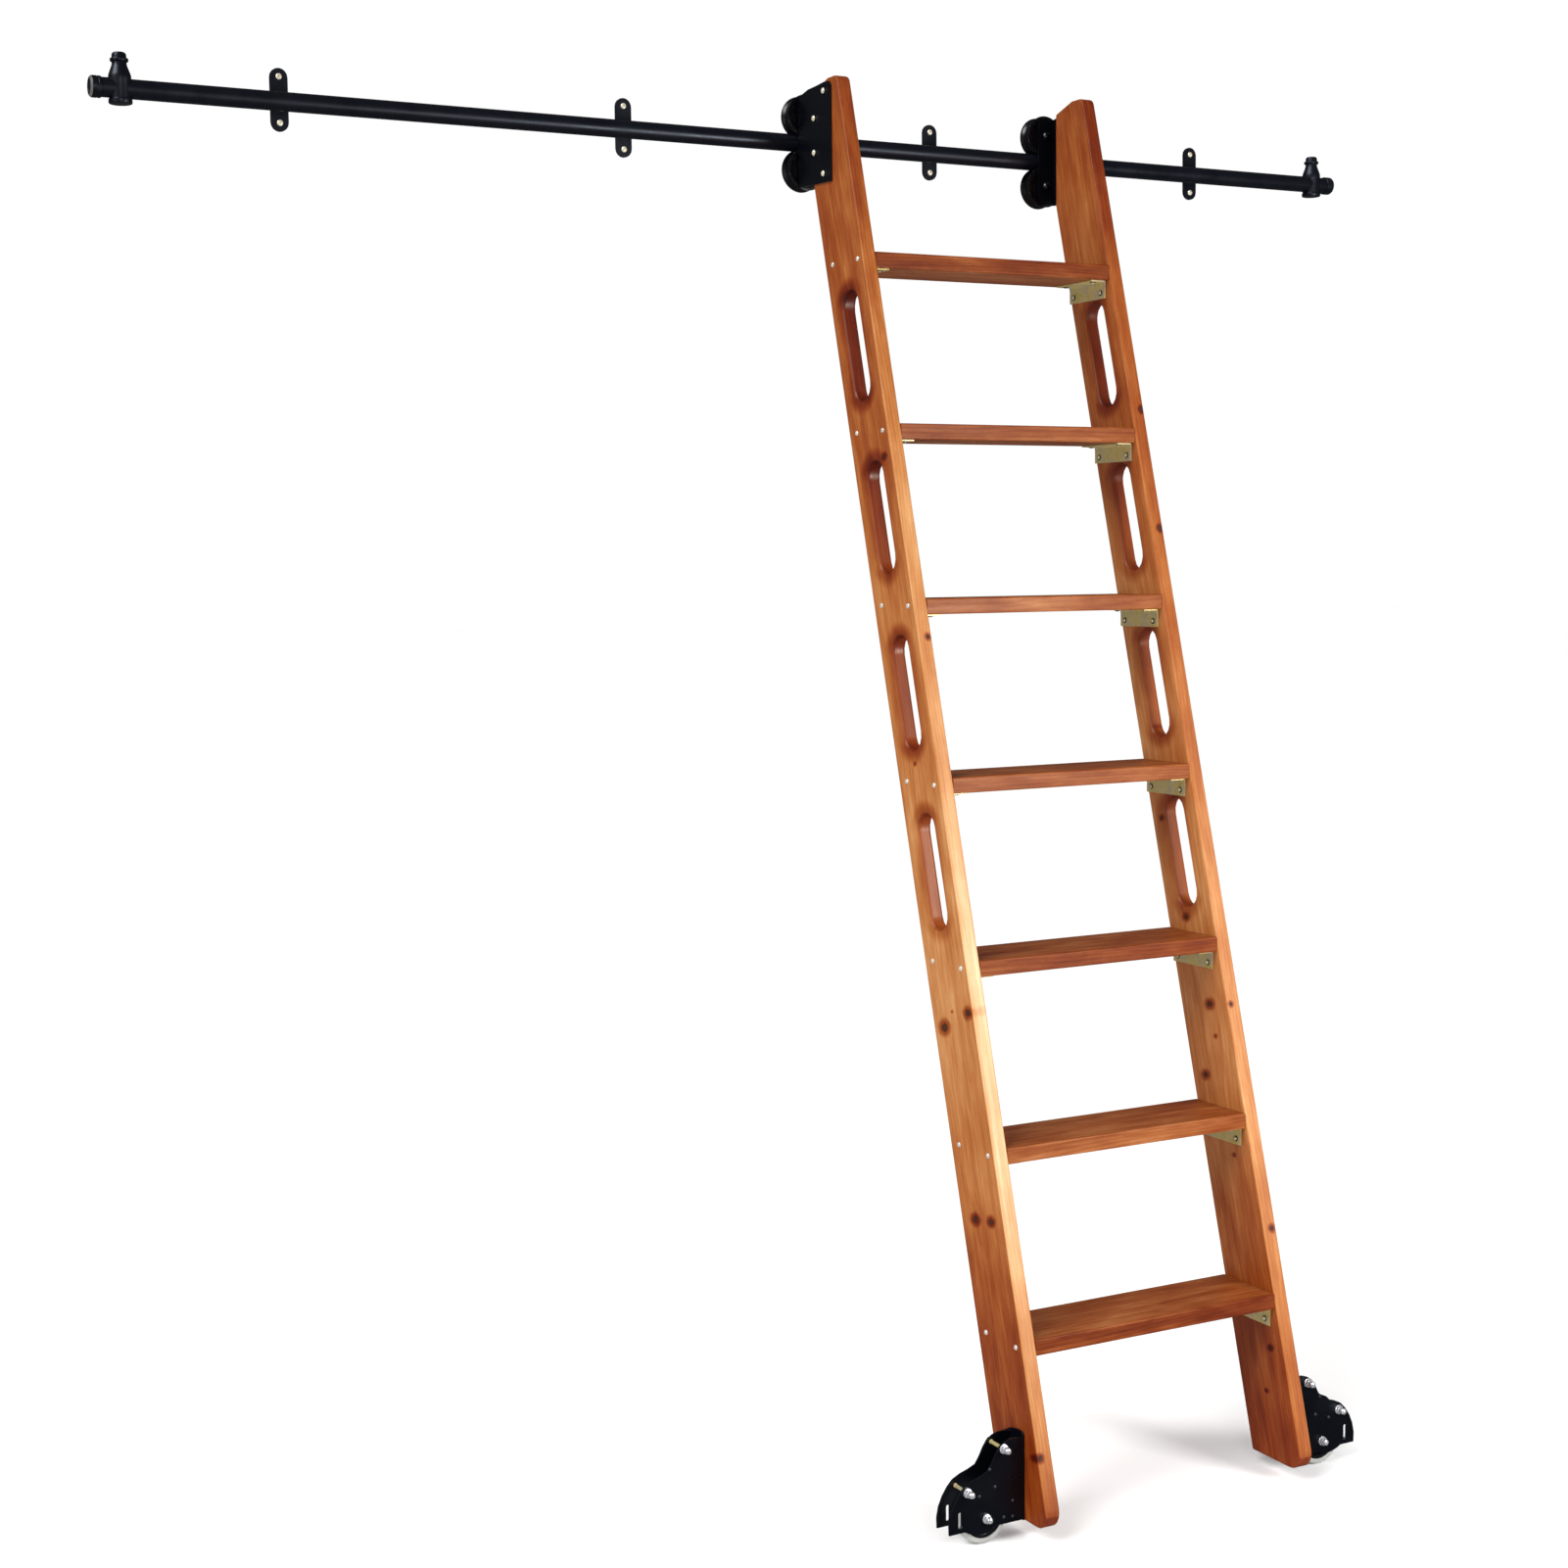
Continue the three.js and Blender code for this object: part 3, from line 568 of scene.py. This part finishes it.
def make_rail_end(label, side):
    x = middle(f"rail_tee_{label}").x
    up = facing((x, RAIL.y, RAIL.z), (0, 0, 1))
    body = [(0, -24), (16.8, -24), (18, -23.4), (18.5, -22), (18.5, -17.8), (18.1, -16.8), (17.3, -16.2),
            (17.2, 8), (17.6, 12), (17.8, 15), (17.7, 19), (16.9, 22), (12.8, 33), (11.7, 36.4),
            (11.5, 40.7), (0, 40.7)]
    piece(f"tee_{label}", turned(bmesh.new(), body, up, 72), [COAT], "rail",
          [f"rail_tee_{label}"], 0.4, 20)
    cap = [(0, 41), (13.2, 41), (14.1, 41.7), (14.4, 43), (14.4, 44.8), (13.8, 46), (12.3, 46.7),
           (11.5, 47.4), (11.2, 52), (10.4, 54), (8.8, 55.2), (6, 55.5), (0, 55.5)]
    piece(f"cap_{label}", turned(bmesh.new(), cap, up, 72), [COAT], "rail",
          [f"tee_cap_{label}"], 0.3, 20)
    end = RAIL_HI.x if side > 0 else RAIL_LO.x
    plug = [(0, -12), (12.4, -12), (12.4, 0.3), (16.4, 0.3), (17.1, 1), (17.2, 2.4), (17.2, 5),
            (16.7, 5.6), (16.7, 6.6), (17.2, 7.2), (17.2, 13.4), (16.8, 15.2)]
    # The rim is coated grey: a painted highlight on its rounded edge
    rim = [(16.8, 15.2), (15.6, 16.9), (14.2, 17.9), (12.6, 18.2)]
    crown = [(12.6, 18.2), (11.8, 17.8), (11.4, 16.9), (0, 16.7)]
    place = facing((end, RAIL.y, RAIL.z), (side, 0, 0))
    bm = turned(bmesh.new(), plug, place, 72)
    turned(bm, rim, place, 72, material=1)
    turned(bm, crown, place, 72)
    bmesh.ops.remove_doubles(bm, verts=bm.verts, dist=1e-7)
    piece(f"plug_{label}", bm, [COAT, HIGHLIT_RIM_COAT], "rail", [f"end_plug_{label}"], 0.25, 20)


# ---- rollers and their axles ----
ROLLER_GAP = 0.3
GROOVE_HALF_WIDTH = 13.3
GROOVE_STEPS = 14


def groove(offset, radius, half_width, steps):
    """The rim of a roller that hugs the rail: a hollow of that radius about the rail's own centre."""
    rim = []
    for k in range(steps + 1):
        across = half_width * (2 * k / steps - 1)
        rim.append((offset - math.sqrt(radius * radius - across * across), across))
    return rim


def make_roller(where, label):
    node = f"roller_{where}_{label}"
    centre = middle(node)
    place = facing((centre.x, RAIL.y, centre.z), (0, 1, 0))
    hollow = groove(abs(centre.z - RAIL.z) / MM, RAIL_RADIUS + ROLLER_GAP, GROOVE_HALF_WIDTH, GROOVE_STEPS)
    front = [(5.3, -16), (9, -16), (10.4, -15.2), (10.8, -10.2), (15.5, -9.4), (28, -9.4), (30, -10.4),
             (31.4, -13.2), (32.6, -14), (36.8, -14), (38.2, -13.8)]
    back = [(37.8, 13.9), (36.6, 14), (32.6, 14), (31.4, 13.2), (30, 10.4), (28, 9.4), (12, 9.4),
            (11, 13.6), (9.5, 14), (5.3, 14)]
    bm = turned(bmesh.new(), front + hollow + back, place, 96, True)
    piece(f"grooved_{node}", bm, [GLOSS], node, [node], 0.3, 25)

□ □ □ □

Written problem. Quote the whole listing above, leaving nothing out.

Task answer.
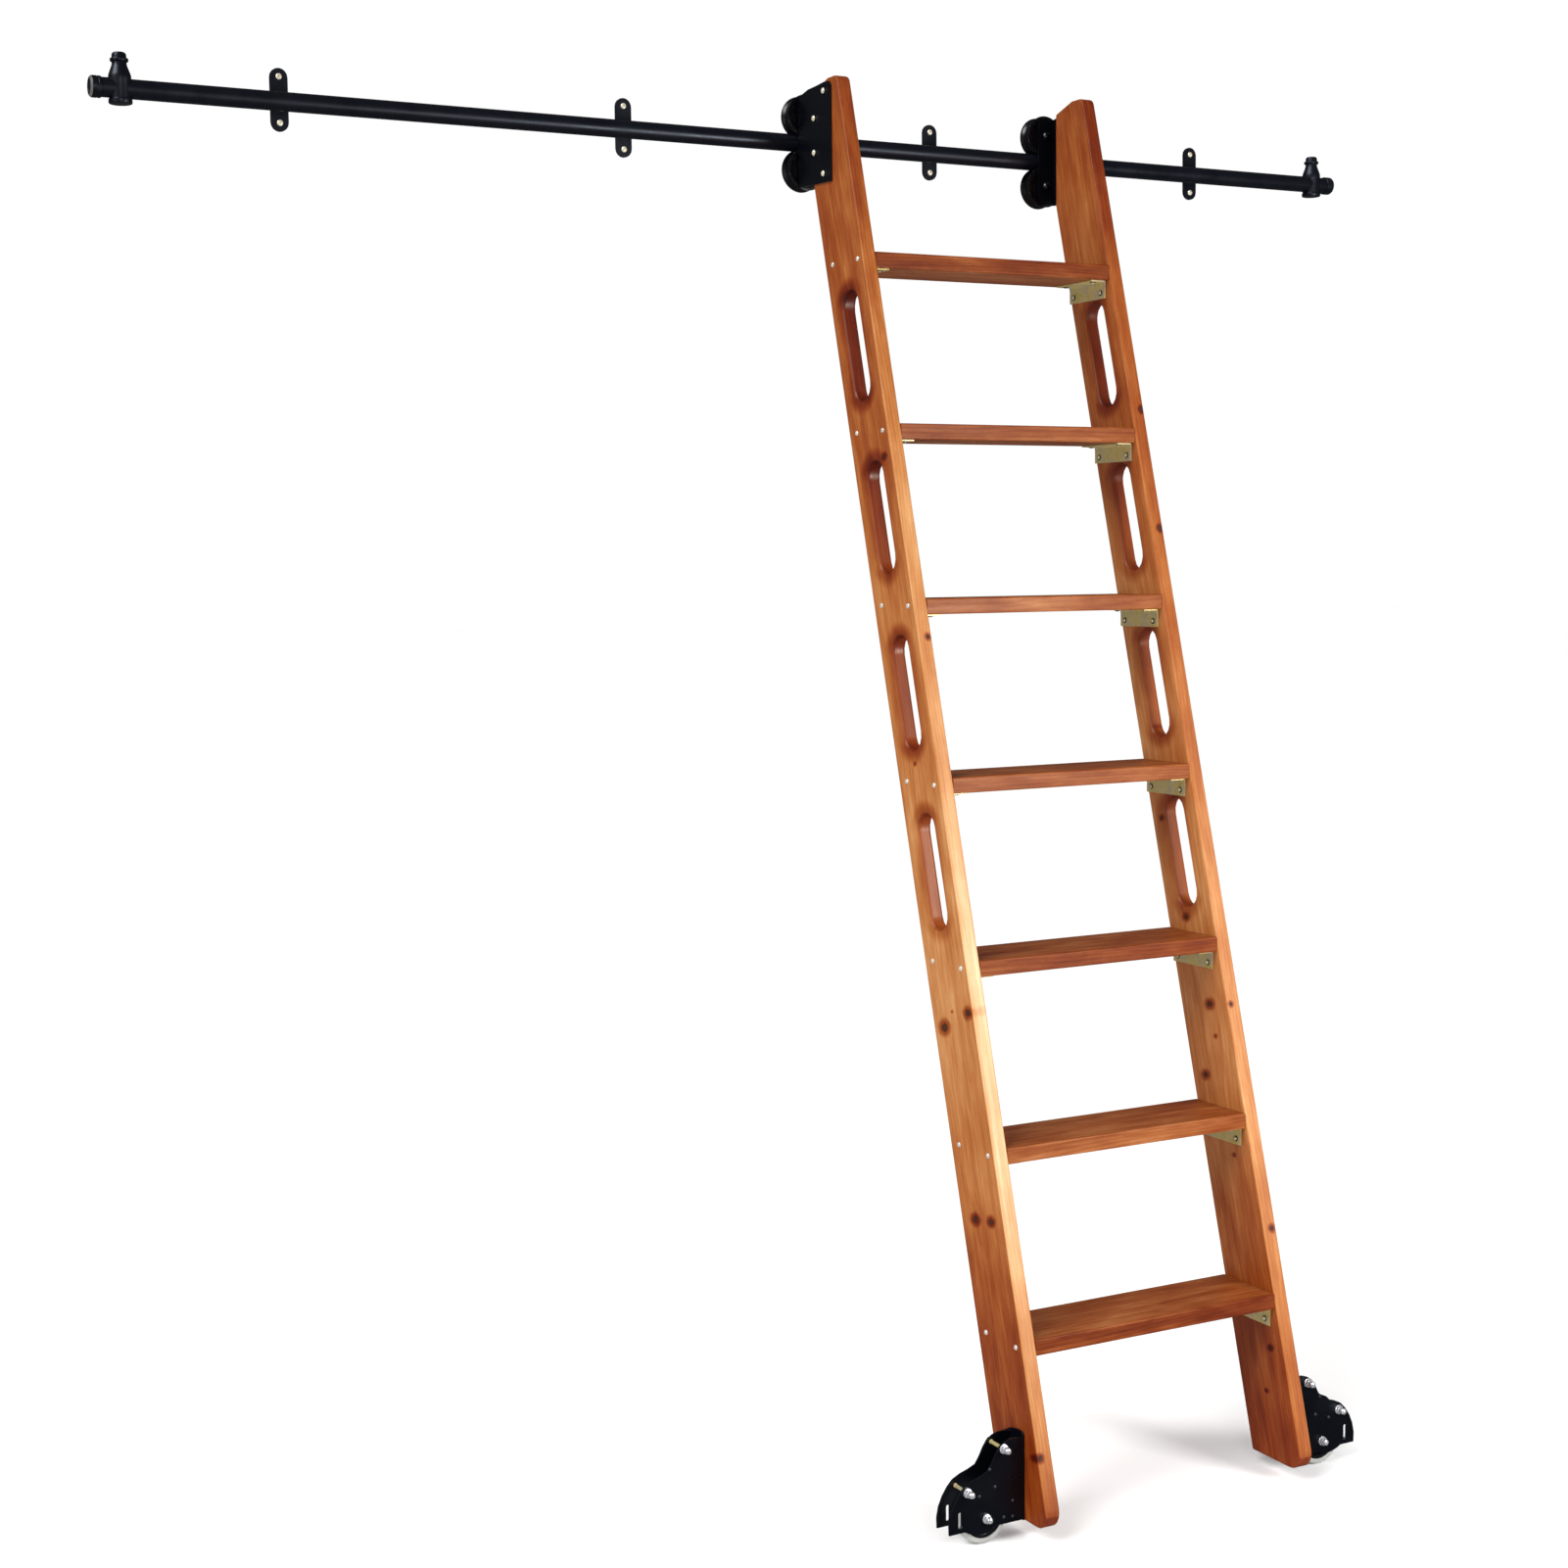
Continue the three.js and Blender code for this object: part 3, from line 568 of scene.py. This part finishes it.
def make_rail_end(label, side):
    x = middle(f"rail_tee_{label}").x
    up = facing((x, RAIL.y, RAIL.z), (0, 0, 1))
    body = [(0, -24), (16.8, -24), (18, -23.4), (18.5, -22), (18.5, -17.8), (18.1, -16.8), (17.3, -16.2),
            (17.2, 8), (17.6, 12), (17.8, 15), (17.7, 19), (16.9, 22), (12.8, 33), (11.7, 36.4),
            (11.5, 40.7), (0, 40.7)]
    piece(f"tee_{label}", turned(bmesh.new(), body, up, 72), [COAT], "rail",
          [f"rail_tee_{label}"], 0.4, 20)
    cap = [(0, 41), (13.2, 41), (14.1, 41.7), (14.4, 43), (14.4, 44.8), (13.8, 46), (12.3, 46.7),
           (11.5, 47.4), (11.2, 52), (10.4, 54), (8.8, 55.2), (6, 55.5), (0, 55.5)]
    piece(f"cap_{label}", turned(bmesh.new(), cap, up, 72), [COAT], "rail",
          [f"tee_cap_{label}"], 0.3, 20)
    end = RAIL_HI.x if side > 0 else RAIL_LO.x
    plug = [(0, -12), (12.4, -12), (12.4, 0.3), (16.4, 0.3), (17.1, 1), (17.2, 2.4), (17.2, 5),
            (16.7, 5.6), (16.7, 6.6), (17.2, 7.2), (17.2, 13.4), (16.8, 15.2)]
    # The rim is coated grey: a painted highlight on its rounded edge
    rim = [(16.8, 15.2), (15.6, 16.9), (14.2, 17.9), (12.6, 18.2)]
    crown = [(12.6, 18.2), (11.8, 17.8), (11.4, 16.9), (0, 16.7)]
    place = facing((end, RAIL.y, RAIL.z), (side, 0, 0))
    bm = turned(bmesh.new(), plug, place, 72)
    turned(bm, rim, place, 72, material=1)
    turned(bm, crown, place, 72)
    bmesh.ops.remove_doubles(bm, verts=bm.verts, dist=1e-7)
    piece(f"plug_{label}", bm, [COAT, HIGHLIT_RIM_COAT], "rail", [f"end_plug_{label}"], 0.25, 20)


# ---- rollers and their axles ----
ROLLER_GAP = 0.3
GROOVE_HALF_WIDTH = 13.3
GROOVE_STEPS = 14


def groove(offset, radius, half_width, steps):
    """The rim of a roller that hugs the rail: a hollow of that radius about the rail's own centre."""
    rim = []
    for k in range(steps + 1):
        across = half_width * (2 * k / steps - 1)
        rim.append((offset - math.sqrt(radius * radius - across * across), across))
    return rim


def make_roller(where, label):
    node = f"roller_{where}_{label}"
    centre = middle(node)
    place = facing((centre.x, RAIL.y, centre.z), (0, 1, 0))
    hollow = groove(abs(centre.z - RAIL.z) / MM, RAIL_RADIUS + ROLLER_GAP, GROOVE_HALF_WIDTH, GROOVE_STEPS)
    front = [(5.3, -16), (9, -16), (10.4, -15.2), (10.8, -10.2), (15.5, -9.4), (28, -9.4), (30, -10.4),
             (31.4, -13.2), (32.6, -14), (36.8, -14), (38.2, -13.8)]
    back = [(37.8, 13.9), (36.6, 14), (32.6, 14), (31.4, 13.2), (30, 10.4), (28, 9.4), (12, 9.4),
            (11, 13.6), (9.5, 14), (5.3, 14)]
    bm = turned(bmesh.new(), front + hollow + back, place, 96, True)
    piece(f"grooved_{node}", bm, [GLOSS], node, [node], 0.3, 25)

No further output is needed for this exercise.